An article by D. S. Snider on the genealogical website coshoctonohio.pa-roots.com says that for a time, Gorham’s reputation was “almost national” and that Gorham would get many letters asking for his insights.

Snider said, “he did not presume to be positive. He invariably conditioned his statements with ‘It appears’ so and so.” According to Slaughter, Gorham’s success rate faltered and his reputation later crumbled.

As it turns out, there was more than one “Old Gorham.” William Gorham passed away in 1889, but he taught his son Ebenezer the trade that he himself had learned as a boy in England. Thus, the fortune teller that Charles Workman sought was Ebenezer Gorham.

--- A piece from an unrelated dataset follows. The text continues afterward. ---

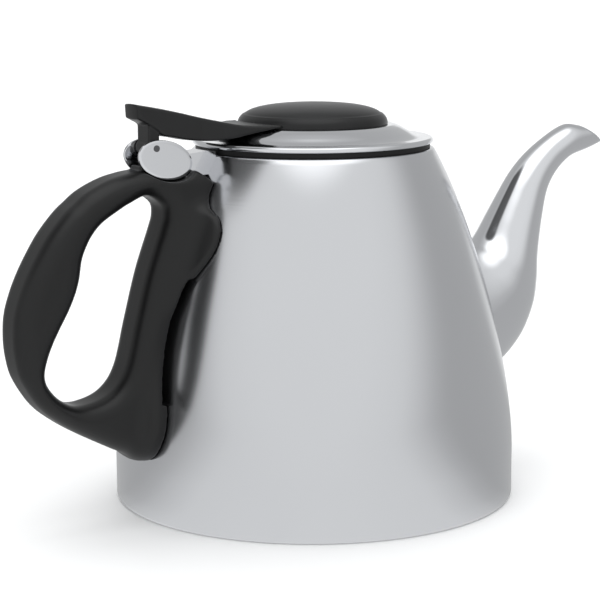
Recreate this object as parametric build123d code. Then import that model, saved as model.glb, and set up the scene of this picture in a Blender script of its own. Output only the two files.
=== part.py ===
from build123d import *
import os
from math import cos, hypot, pi, radians, sin, sqrt

# Stainless teapot with a drop-in infuser, a gooseneck spout, a moulded handle and a flip-up lid.
# Millimetres. +Z is up, the pot's axis is Z, the origin is the centre of the foot.
# The spout points along +X and the handle along -X, so the object is symmetric about Y = 0.

# --- pot ---------------------------------------------------------------------------------------
base_radius = 70.0           # outside radius of the foot
shoulder_radius = 42.2       # outside radius where the wall meets the rolled shoulder
shoulder_height = 121.2      # height of that circle
straight_height = 16.0       # the lowest part of the wall is a plain cylinder
belly_pull = 27.5            # how far above it the wall still runs upright
shoulder_pull = 30.2         # how far below the shoulder the wall keeps its lean
shoulder_lean = 28.8         # lean of the wall at the shoulder, degrees
pot_sheet = 0.8              # stainless sheet
foot_corner = 1.5            # bend between the wall and the foot
shoulder_roll = 0.9          # bend between the wall and the mouth ledge
core_thickness = 2.6         # heat-spreading disc under the floor
foot_flange = 7.0            # width of the wall's turned-in foot

# --- mouth and infuser -------------------------------------------------------------------------
mouth_radius = 36.8          # opening in the mouth ledge
neck_depth = 8.0             # seat ring, from under the ledge down to its seat
seat_width = 3.8             # inward flange that carries the infuser
slip = 0.4                   # radial clearance of what drops into the mouth
rest_gap = 0.1               # gap under a loose or hinged flat face at rest
infuser_sheet = 0.5
infuser_depth = 70.0
infuser_hole = 2.2
infuser_rows = 9
infuser_columns = 24

# --- lid, seal and knob ------------------------------------------------------------------------
lid_sheet = 0.7
rim_bead = 1.0               # radius of the lid's rolled rim
seal_height = 1.5
lid_rise = 5.4               # platform for the knob, above the bead's centre
knob_radius = 26.0
knob_height = 7.3
knob_wall = 2.0
skirt_depth = 5.6
skirt_taper = 1.0
plate_thickness = 1.6        # lever's plate between the lid and the knob
lid_screw_spread = 11.0      # lid screws, from the centre along Y
lid_screw_radius = 1.5

# --- lever -------------------------------------------------------------------------------------
fork_half_width = 15.0       # the arm's forked end, where it meets the knob
arm_half_width = 4.8         # the arm at its thumb end
tail_overhang = 7.0          # thumb end, outward from the pin

# --- hinge -------------------------------------------------------------------------------------
pin_reach = 22.8             # pin axis, outward from the shoulder circle
pin_rise = 4.2               # pin axis, above the shoulder circle
pin_radius = 1.1
pin_clearance = 0.06
cheek_gap = 8.8              # space between the two cheek plates
cheek_sheet = 1.0
cheek_long = 10.3            # half axes of the oval cheeks
cheek_short = 6.4
cheek_tilt = -14.0
arm_sheet = 1.2
arm_top = 1.9                # top of the bracket arm, below the pin axis
arm_drop = 9.8               # its underside, below the pin axis
column_clearance = 0.3
column_thickness = 4.4
tongue_length = 11.0         # bracket's tongue inside the handle

# --- handle ------------------------------------------------------------------------------------
handle_foot = 21.7           # height of the handle's lowest point
handle_top_drop = 7.3        # top face of the grip, below the pin axis
grip_half_width = 9.5
post_half_width = 10.0
handle_round = 4.5
pad_gap = 0.2                # between the handle's pads and the pot wall
slot_gap = 1.9               # daylight between the post and the pot wall
pad_thickness = 4.0
foot_tab_height = 33.0
tab_sheet = 2.0
tab_width = 12.0
tab_length = 11.0
boss_length = 9.0            # raised block on the handle between the cheeks
handle_screw_radius = 2.0

# --- spout -------------------------------------------------------------------------------------
spout_sheet = 0.8
tip_cut = 43.0               # slope of the cut across the spout's tip, degrees
strainer_hole = 3.0
strainer_pitch = 5.2

# --- worked out --------------------------------------------------------------------------------
ledge_top = shoulder_height + shoulder_roll * 0.7
pin_x = -(shoulder_radius + pin_reach)
pin_z = shoulder_height + pin_rise
handle_top = pin_z - handle_top_drop
seat_z = ledge_top - pot_sheet - neck_depth
seal_bottom = ledge_top + rest_gap
seal_top = seal_bottom + seal_height
bead_z = seal_top + rim_bead
rim_radius = shoulder_radius - 0.5
platform_z = bead_z + lid_rise
platform_radius = knob_radius + 2.0
skirt_radius = mouth_radius - pot_sheet - slip
infuser_radius = mouth_radius - seat_width - 1.8
infuser_top = seat_z + rest_gap
infuser_bottom = infuser_top - infuser_depth
knob_edge = -knob_radius
arm_span = knob_edge - pin_x
cheek_x = pin_x + 3.4
cheek_z = pin_z - 4.0
arm_start = pin_x + 6.5
top_screw_x = pin_x - 1.2
upper_head_z = pin_z - arm_drop - 3.2
foot_screw_x = -base_radius - 4.5
foot_head_z = foot_tab_height - tab_sheet / 2 - 3.0
wall_start = (base_radius, straight_height)
wall_end = (shoulder_radius, shoulder_height)
wall_pull_low = (base_radius, straight_height + belly_pull)
wall_pull_high = (
    shoulder_radius + shoulder_pull * sin(radians(shoulder_lean)),
    shoulder_height - shoulder_pull * cos(radians(shoulder_lean)),
)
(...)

Ebenezer had earned the epithet “old” himself by this time, as he would have been about 65 years of age. He can be found on the 1910 Federal Census for Newcastle, and sure enough, his profession is listed as “astrologist,” not something you see every day on rural censuses from this period.

According to a June 6, 1936 article in the Coshocton Tribune, “the Gorhams were never wealthy, but they became widely known as weavers of fine rugs and fortune tellers. In earlier years, it was not uncommon on Sunday afternoons to see scores of horses and carriages lined up at their humble little home, with visitors from Coshocton, Mount Vernon and other nearby points.”

For 25 cents, “Old Ebbie” would tell your fortune. For 50 cents, he’d even write it down for you. His “office” was a tiny room on the second floor of the small house. He permitted visitors to sign and date the plastered wall, so after many years, the walls were covered with hundreds of signatures.

Ebenezer lived with his sister, neither of them ever married. He died in 1920, then she passed away in 1936. The old house and all its contents were subsequently auctioned away, including an oil painting of William, the original “Old Gorum.” One wonders where that painting is at today, if it is still in existence.

Alas, today there is no psychic in Newcastle to tell us where to look.